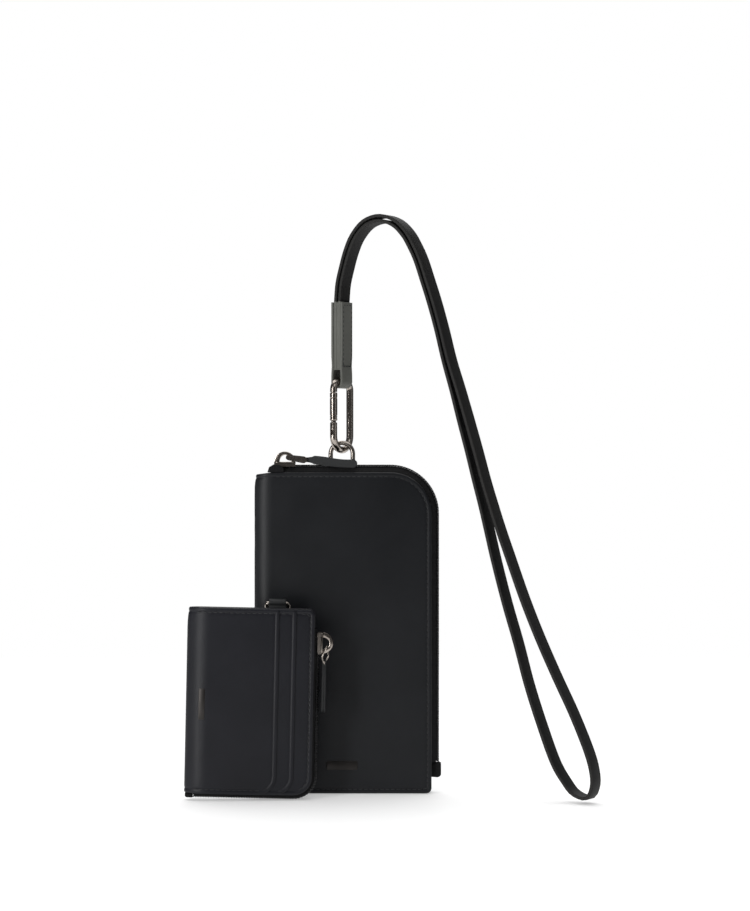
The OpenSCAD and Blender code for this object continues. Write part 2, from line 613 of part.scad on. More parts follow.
pouch_shell();
pouch_front_flap();
pouch_lining_back();
pouch_lining_front();
pouch_lining_flap();
pouch_inner_pocket();
pouch_zip_tape_back();
pouch_zip_tape_front();
pouch_zip_coil_back();
pouch_zip_coil_front();
pouch_zip_start_back();
pouch_zip_start_front();
pouch_zip_end_tab();
pouch_badge();
pouch_slider_body();
pouch_slider_bridge();
pouch_pull_link();
pouch_pull_pin();
pouch_pull_tab();
pouch_ring_loop();
pouch_d_ring();
clip_frame();
clip_gate();
gate_pin();
gate_spring();
strap_sleeve();
neck_strap();
card_shell();
card_slot_middle();
card_slot_outer();
card_lining_back();
card_lining_front();
card_zip_tape_back();
card_zip_tape_front();
card_zip_coil_back();
card_zip_coil_front();
card_zip_end_tab();
card_badge();
card_slider_body();
card_slider_bridge();
card_pull_link();
card_pull_pin();
card_pull_tab();
card_ring_loop();
card_d_ring();
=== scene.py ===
# %% [markdown]
# # A neck pouch wallet, piece by piece
# The object is a zipped leather phone pouch, a small zipped card case that stands in front of it, and a flat
# leather neck strap that hangs from a clip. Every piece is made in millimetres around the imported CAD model,
# which is the fixed frame: it says where each piece sits, and this file says what each piece looks like.

# %% Load the frame
import json
import math

import bmesh
import bpy
import numpy as np
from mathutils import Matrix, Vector, noise


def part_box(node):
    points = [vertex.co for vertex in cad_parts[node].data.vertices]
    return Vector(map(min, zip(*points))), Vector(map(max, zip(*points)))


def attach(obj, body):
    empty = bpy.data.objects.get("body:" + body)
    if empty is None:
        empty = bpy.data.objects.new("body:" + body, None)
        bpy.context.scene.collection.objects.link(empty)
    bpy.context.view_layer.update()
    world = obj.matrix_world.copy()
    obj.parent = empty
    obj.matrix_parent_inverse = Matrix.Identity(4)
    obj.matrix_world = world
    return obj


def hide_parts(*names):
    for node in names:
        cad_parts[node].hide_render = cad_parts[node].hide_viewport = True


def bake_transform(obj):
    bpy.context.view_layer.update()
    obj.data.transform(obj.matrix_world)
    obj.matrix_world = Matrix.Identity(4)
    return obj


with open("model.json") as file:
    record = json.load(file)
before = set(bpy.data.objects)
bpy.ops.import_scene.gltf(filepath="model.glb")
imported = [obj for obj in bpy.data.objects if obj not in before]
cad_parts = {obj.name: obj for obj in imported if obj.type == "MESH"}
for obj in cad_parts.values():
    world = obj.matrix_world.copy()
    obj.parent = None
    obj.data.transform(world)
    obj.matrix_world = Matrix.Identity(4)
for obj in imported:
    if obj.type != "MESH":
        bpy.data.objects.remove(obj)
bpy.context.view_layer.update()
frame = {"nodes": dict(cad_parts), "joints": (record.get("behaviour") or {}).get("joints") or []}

MM = 0.001

# %% [markdown]
# ## The camera
# It stands straight in front, a little above the middle of the object, and looks level. A level camera keeps
# upright lines parallel, as a product picture does.

# %% Camera
CAMERA_PLACE = (0.01795, -1.2, 0.1884)
CAMERA_LENS = 84.68
camera_data = bpy.data.cameras.new("camera")
camera_data.lens = CAMERA_LENS
camera_data.sensor_width = 36
camera = bpy.data.objects.new("camera", camera_data)
camera.location = CAMERA_PLACE
camera.rotation_euler = (math.radians(90), 0, 0)
bpy.context.scene.collection.objects.link(camera)
bpy.context.scene.camera = camera
bpy.context.scene.view_settings.view_transform = "Standard"
print("camera lens", camera_data.lens)

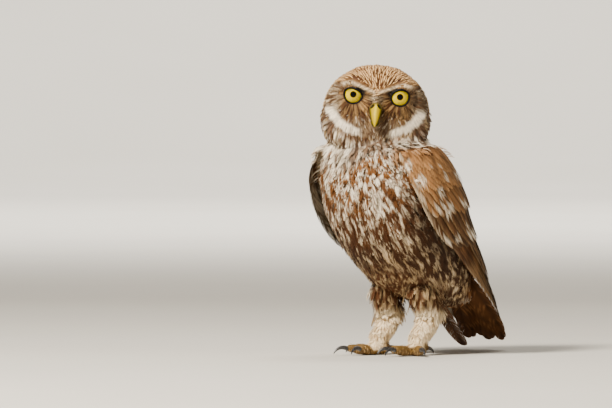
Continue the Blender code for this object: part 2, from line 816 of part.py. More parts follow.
def tier(cloak, count, root, tip, half_width, lift, rows, draw):
    """A row of overlapping feathers. root and tip are functions of the rank, from 0 at the
    wing's lower edge to 1 at its upper one, and give (section, share up the wing). lift is
    how far the row stands off the cloak at the roots and from midway on."""
    vanes = []
    for i in range(count):
        rank = i / (count - 1)
        (s0, share0), (s1, share1) = root(rank), tip(rank)
        s0, s1 = s0 + draw.uniform(-0.05, 0.05), s1 + draw.uniform(-0.08, 0.08)
        start = Vector((s0, wing_angle(s0, share0)))
        end = Vector((s1, wing_angle(s1, share1)))
        low, high = (value + draw.uniform(-0.08, 0.08) for value in lift)

        def place(t, across, off, start=start, end=end, low=low, high=high):
            s, angle = start.lerp(end, t)
            per_s, per_degree = cloak.scale(s, angle)
            run = Vector(((end.x - start.x) * per_s, (end.y - start.y) * per_degree))
            run.normalize()
            s_off, angle_off = -run.y * across / per_s, run.x * across / per_degree
            height = low + (high - low) * t - SHINGLE * across / half_width + off
            return cloak.lifted(s + s_off, angle + angle_off, height)

        vanes.append(vane(place, rows, half_width))
    return vanes


def wing_arm(cloak):
    """The muscle and bone of the folded wing, a shallow pad on the trunk's side."""
    down, across = 8, 7
    points = []
    for top in (1, 0):
        for k in range(down + 1):
            s = PAD_START + PAD_LENGTH * k / down
            for j in range(across + 1):
                share = 0.01 + 0.95 * j / across
                inside = 0 < j < across and 0 < k < down
                lift = PAD_LIFT + top * PAD_THICK * (1.0 if inside else 0.5)
                points.append(cloak.lifted(s, wing_angle(s, share), lift))
    wide, under = across + 1, (down + 1) * (across + 1)
    faces = []
    for k in range(down):
        for j in range(across):
            a = k * wide + j
            faces.append((a, a + 1, a + wide + 1, a + wide))
            faces.append((under + a, under + a + wide, under + a + wide + 1, under + a + 1))
    rim = [j for j in range(wide)]
    rim += [k * wide + across for k in range(1, down + 1)]
    rim += [down * wide + j for j in range(across - 1, -1, -1)]
    rim += [k * wide for k in range(down - 1, 0, -1)]
    for a, b in zip(rim, rim[1:] + rim[:1]):
        faces.append((a, b, under + b, under + a))
    return made("wing_arm", points, faces)


def wing(name, cloak, seed):
    """A folded wing on the bird's left, its feathers in tiers."""
    draw = random.Random(seed)
    pieces = [wing_arm(cloak)]
    pieces += tier(  # primaries, longest along the lower edge
        cloak, 6,
        lambda r: (4.75 + 0.1 * r, 0.08 + 0.36 * r),
        lambda r: (12.5 - 2.3 * r**1.3, 0.10 + 0.46 * r),
        4.3, (1.5, 1.4), PRIMARY_ROWS, draw,
    )
    pieces += tier(  # secondaries
        cloak, 7,
        lambda r: (4.5 + 0.1 * r, 0.34 + 0.56 * r),
        lambda r: (8.9 - 0.7 * r, 0.24 + 0.70 * r),
        5.0, (2.0, 3.1), LONG_ROWS, draw,
    )
    pieces += tier(  # greater coverts
        cloak, 7,
        lambda r: (2.9, 0.05 + 0.86 * r),
        lambda r: (5.8 + 0.4 * r, 0.07 + 0.85 * r),
        5.5, (2.2, 4.4), SHORT_ROWS, draw,
    )
    pieces += tier(  # median coverts
        cloak, 6,
        lambda r: (2.1, 0.08 + 0.82 * r),
        lambda r: (4.3 + 0.3 * r, 0.09 + 0.81 * r),
        6.0, (2.4, 5.2), SHORT_ROWS, draw,
    )
    pieces += tier(  # shoulder coverts
        cloak, 5,
        lambda r: (1.45, 0.12 + 0.76 * r),
        lambda r: (3.0 + 0.2 * r, 0.13 + 0.74 * r),
        6.2, (2.4, 5.6), SHORT_ROWS, draw,
    )
    return joined(name, pieces)


# Colours, and the whole bird

COLOURS = {
    "feathers_brown": ((0.30, 0.19, 0.11), 0.85),
    "feathers_pale": ((0.62, 0.52, 0.40), 0.9),
    "feathers_dark": ((0.16, 0.10, 0.06), 0.8),
    "eye": ((0.80, 0.70, 0.08), 0.08),
    "lid": ((0.03, 0.025, 0.02), 0.6),
    "bill": ((0.66, 0.60, 0.16), 0.35),
    "toe": ((0.42, 0.34, 0.16), 0.7),
    "claw": ((0.06, 0.06, 0.065), 0.35),
}
COLOUR_OF = (
    ("eyelids", "lid"),
    ("eye", "eye"),
    ("bill", "bill"),
    ("claw", "claw"),
    ("foot", "toe"),
    ("shank", "feathers_pale"),
    ("thigh", "feathers_pale"),
    ("tail", "feathers_dark"),
    ("wing", "feathers_brown"),
    ("head", "feathers_brown"),
    ("neck", "feathers_pale"),
    ("torso", "feathers_pale"),
)


def materials():
    """One Principled material for each colour."""
    found = {}
    for name, (colour, roughness) in COLOURS.items():
        material = bpy.data.materials.new(name)
        material.use_nodes = True
        shader = material.node_tree.nodes["Principled BSDF"]
        shader.inputs["Base Color"].default_value = (*colour, 1.0)
        shader.inputs["Roughness"].default_value = roughness
        shader.inputs["Metallic"].default_value = 0.0
        material.diffuse_color = (*colour, 1.0)
        found[name] = material
    return found


def main():
    """Builds the bird and sets its origin on the floor under its middle."""
    for obj in list(bpy.data.objects):
        bpy.data.objects.remove(obj)
    trunk = Sections(TRUNK_SECTIONS, TRUNK_SQUARENESS)
    cloak = wing_cloak()
    body = torso(trunk)
    body_room = torso(trunk, "torso_room", GAP * 1.5)
    turn, head_nodes = build_head(trunk)
    nodes = [body, *head_nodes]
    for side in (1, -1):
        nodes += leg(side, body_room)
    nodes.append(tail(body_room))
    left = wing("wing_left", cloak, SEED + 1)
    right = mirrored("wing_right", wing("wing_right_source", cloak, SEED + 2))
    removed(bpy.data.objects["wing_right_source"], body_room)
    nodes += [left, right]
    owl = bpy.data.objects.new("owl", None)
    bpy.context.scene.collection.objects.link(owl)
    owl.location = -Vector(ORIGIN) * MM
    finish = materials()
    for obj in [turn, *nodes]:
        if obj.parent is None:
            obj.parent = owl
        if obj.type != "MESH":
            continue
        slot = next(colour for start, colour in COLOUR_OF if obj.name.startswith(start))
        obj.data.materials.clear()
        obj.data.materials.append(finish[slot])
        obj.data.shade_smooth()
        obj.data.set_sharp_from_angle(angle=math.radians(40))


main()
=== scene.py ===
"""The looks of a life-size little owl: one skin under a coat of feathers, folded wings and tail
of overlapping vanes, eyes with their lids, bill, claws, and a plain studio round them.

Places are worked out in millimetres in the bird's own frame: zero on the floor between the feet,
the breast towards -Y, the bird's left +X. They are moved to the model's frame, in metres, when a
mesh is made.
"""

import logging
import math
from collections.abc import Callable, Sequence
from dataclasses import dataclass, field
from enum import Enum

import bpy
import numpy as np
from mathutils import Matrix, Vector
from mathutils.bvhtree import BVHTree


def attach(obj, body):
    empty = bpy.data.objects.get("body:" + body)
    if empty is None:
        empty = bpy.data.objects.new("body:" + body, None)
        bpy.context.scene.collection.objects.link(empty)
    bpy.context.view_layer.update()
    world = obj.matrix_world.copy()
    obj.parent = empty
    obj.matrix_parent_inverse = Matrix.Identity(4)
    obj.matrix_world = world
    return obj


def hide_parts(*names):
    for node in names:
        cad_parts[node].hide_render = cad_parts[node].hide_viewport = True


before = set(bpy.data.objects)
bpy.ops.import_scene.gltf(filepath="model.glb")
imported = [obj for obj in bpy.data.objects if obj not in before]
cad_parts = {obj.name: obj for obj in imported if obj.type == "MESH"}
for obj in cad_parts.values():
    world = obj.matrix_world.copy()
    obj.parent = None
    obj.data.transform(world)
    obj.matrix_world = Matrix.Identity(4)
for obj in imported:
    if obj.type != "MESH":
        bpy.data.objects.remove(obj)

log = logging.getLogger("little_owl")

MM = 0.001
ORIGIN = np.array((0.0, 19.77, 0.0))  # the point of the bird's frame at the model's origin
BODY = "root"
MARKING = "Marking"  # the colour that a mesh's points carry
BAKE_MAP = "OFBake"
TUFT_PATCH = 0.003
SEED = 41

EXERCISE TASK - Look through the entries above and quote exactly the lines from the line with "Continue the Blender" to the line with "low, high = (value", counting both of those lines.

ANSWER FOR THE TASK -
Continue the Blender code for this object: part 2, from line 816 of part.py. More parts follow.
def tier(cloak, count, root, tip, half_width, lift, rows, draw):
    """A row of overlapping feathers. root and tip are functions of the rank, from 0 at the
    wing's lower edge to 1 at its upper one, and give (section, share up the wing). lift is
    how far the row stands off the cloak at the roots and from midway on."""
    vanes = []
    for i in range(count):
        rank = i / (count - 1)
        (s0, share0), (s1, share1) = root(rank), tip(rank)
        s0, s1 = s0 + draw.uniform(-0.05, 0.05), s1 + draw.uniform(-0.08, 0.08)
        start = Vector((s0, wing_angle(s0, share0)))
        end = Vector((s1, wing_angle(s1, share1)))
        low, high = (value + draw.uniform(-0.08, 0.08) for value in lift)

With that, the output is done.